Ivan Pavlov: A Russian life in science
Oxford University Press $52.95 hb, 855 pp, 9780199925193
Ivan Pavlov: A Russian life in science by Daniel P. Todes
Conventional wisdom has it that Ivan Pavlov made dogs salivate to the sound of a bell, discovered the conditioned reflex, and laid the foundations for behaviourism, an austere creed that ruled the mind to be off limits for science. Almost all of this is false. Pavlov’s bell was in fact a sophisticated adjustable buzzer. The ‘conditioned reflex’ is a mistranslation: reflexes are instead ‘conditional’, occurring only under certain conditions. Pavlov, no behaviourist, saw his scientific work as a pathway to understanding ‘our consciousness and its torments’. His goal was not to reduce mind to mechanism but to use the tools of digestive physiology to comprehend the complexity of psychological functions and individuality. As the distinguished medical historian Daniel Todes writes in this superb biography, the salivary glands were to Pavlov a window into the psyche.
The only correct feature of the popular image of Pavlov is the iconic dogs. He dabbled in other creatures during his long career, including a disastrous involvement with mice and a more positive experience with a pair of chimpanzees.
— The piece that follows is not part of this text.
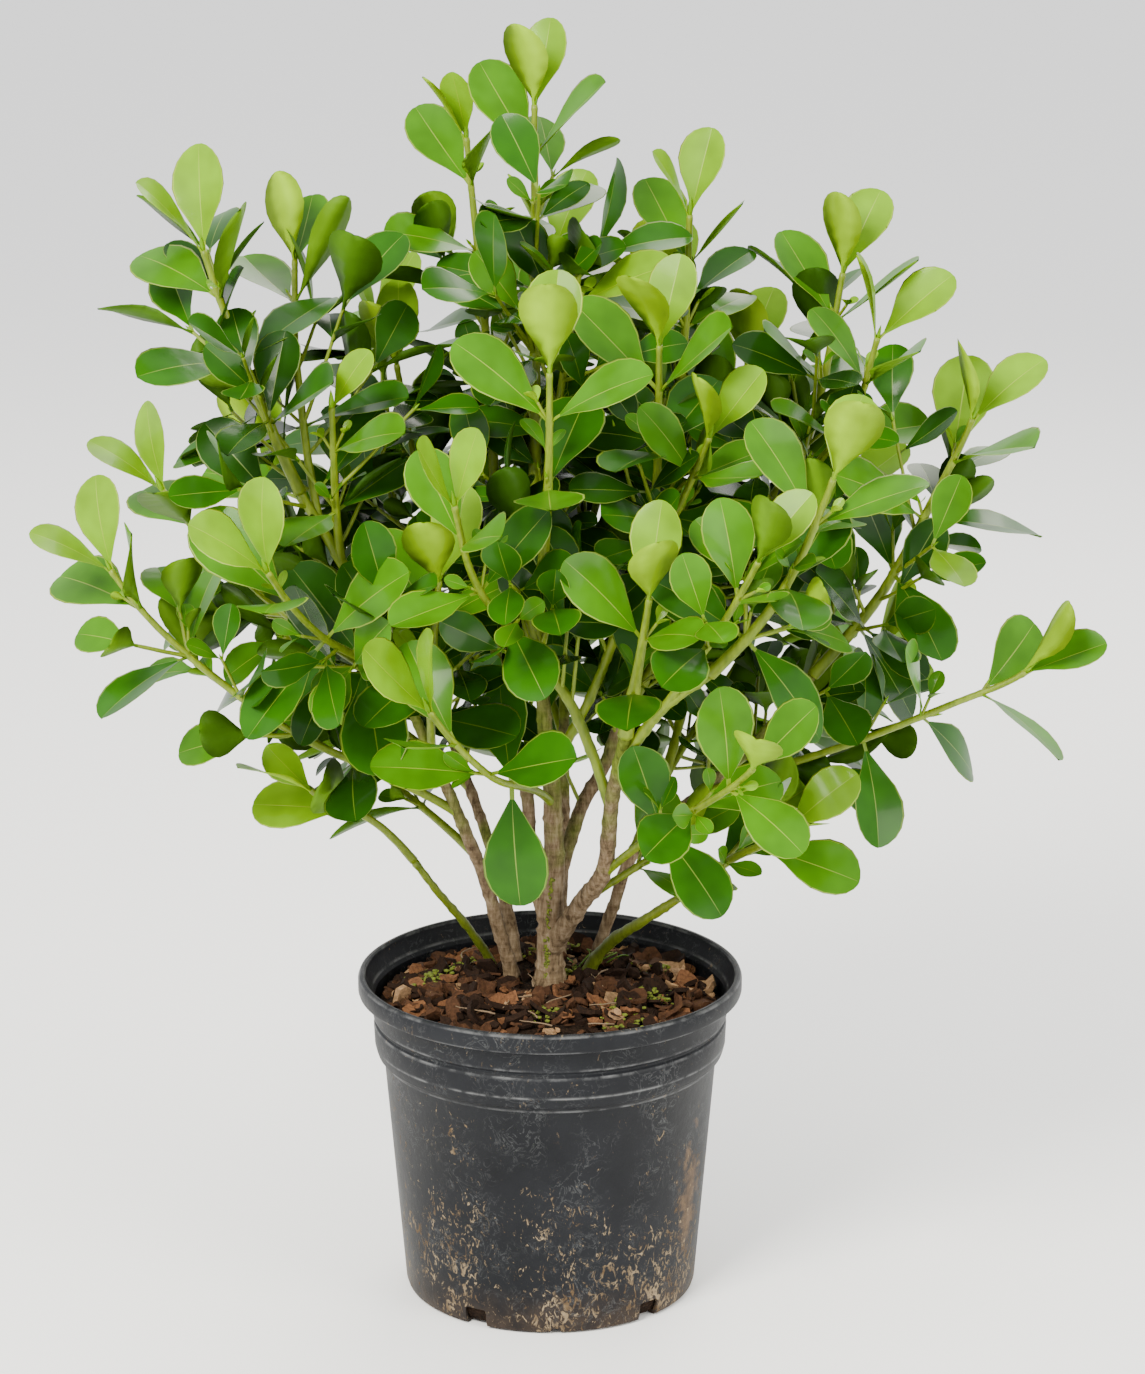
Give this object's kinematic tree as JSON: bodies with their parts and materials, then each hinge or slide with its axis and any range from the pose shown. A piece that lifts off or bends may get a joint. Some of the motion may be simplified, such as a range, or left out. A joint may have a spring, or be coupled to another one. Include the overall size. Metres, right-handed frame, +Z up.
{
  "type": "potted clusia shrub",
  "caption": "Bushy clusia shrub with thick paddle-shaped green leaves on woody stems, rooted in bark in a round black nursery pot.",
  "frame": {"origin": "middle of the pot's flat underside, on the surface that it stands on", "axes": "+Z up along the pot's axis; -Y is the front, which the picture shows; +X is its right-hand side"},
  "size_m": [0.7474, 0.534, 0.9306],
  "materials": {
    "pot_plastic": "worn matte black plastic with soil stains",
    "bark_soil": "damp bark mulch over roots",
    "stem_bark": "dry tan bark with leaf scars",
    "green_stem": "smooth young green stem",
    "clusia_leaf": "thick waxy glossy leaf"
  },
  "bodies": {
    "root": {"pot": "pot_plastic", "root_ball": "bark_soil", "trunk": "stem_bark", "left_bough": "stem_bark", "far_left_bough": "green_stem", "low_right_bough": "stem_bark", "back_right_bough": "stem_bark", "back_left_bough": "stem_bark", "back_middle_bough": "stem_bark", "centre_left_bough": "stem_bark", "front_right_bough": "stem_bark", "right_centre_bough": "stem_bark", "inner_right_bough": "green_stem", "leader_bough": "stem_bark", "right_front_bough": "green_stem", "inner_front_bough": "green_stem", "left_high_bough": "green_stem", "right_high_bough": "green_stem", "back_far_bough": "green_stem", "crown_leader": "clusia_leaf", "top_left": "clusia_leaf", "top_right": "clusia_leaf", "upper_middle": "clusia_leaf", "front_middle": "clusia_leaf", "front_upper_right": "clusia_leaf", "right_top": "clusia_leaf", "right_top_outer": "clusia_leaf", "right_front": "clusia_leaf", "right_front_inner": "clusia_leaf", "right_outer": "clusia_leaf", "right_far": "clusia_leaf", "front_right": "clusia_leaf", "front_low_right": "clusia_leaf", "right_low": "clusia_leaf", "left_top": "clusia_leaf", "left_top_inner": "clusia_leaf", "left_back": "clusia_leaf", "left_low": "clusia_leaf", "left_outer": "clusia_leaf", "left_inner": "clusia_leaf", "left_middle": "clusia_leaf", "front_left": "clusia_leaf", "front_far_left": "clusia_leaf", "front_low_left": "clusia_leaf", "front_low": "clusia_leaf", "inner_right": "clusia_leaf", "inner_left": "clusia_leaf", "back_top": "clusia_leaf", "back_upper_right": "clusia_leaf", "back_middle_right": "clusia_leaf", "back_middle_left": "clusia_leaf", "back_upper_left": "clusia_leaf", "back_left": "clusia_leaf", "back_low_left": "clusia_leaf", "back_low_middle": "clusia_leaf", "back_far_right": "clusia_leaf", "back_right": "clusia_leaf", "back_low_right": "clusia_leaf", "side_low_right": "clusia_leaf", "side_low_left": "clusia_leaf"}
  },
  "joints": []
}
At one point he resisted a recommendation from Alfred Nobel to study giraffes. But Pavlov always returned to his faithful dogs, which he regarded with unrestrained anthropomorphism. As Todes astutely notes, Pavlov had ‘a long-standing practice of interpreting dogs as people and people as dogs’. A keen student of canine temperament, he observed that dogs came in many distinct ‘nervous types’, but they were all members of a species that was uniquely suited to his mode of experimentation.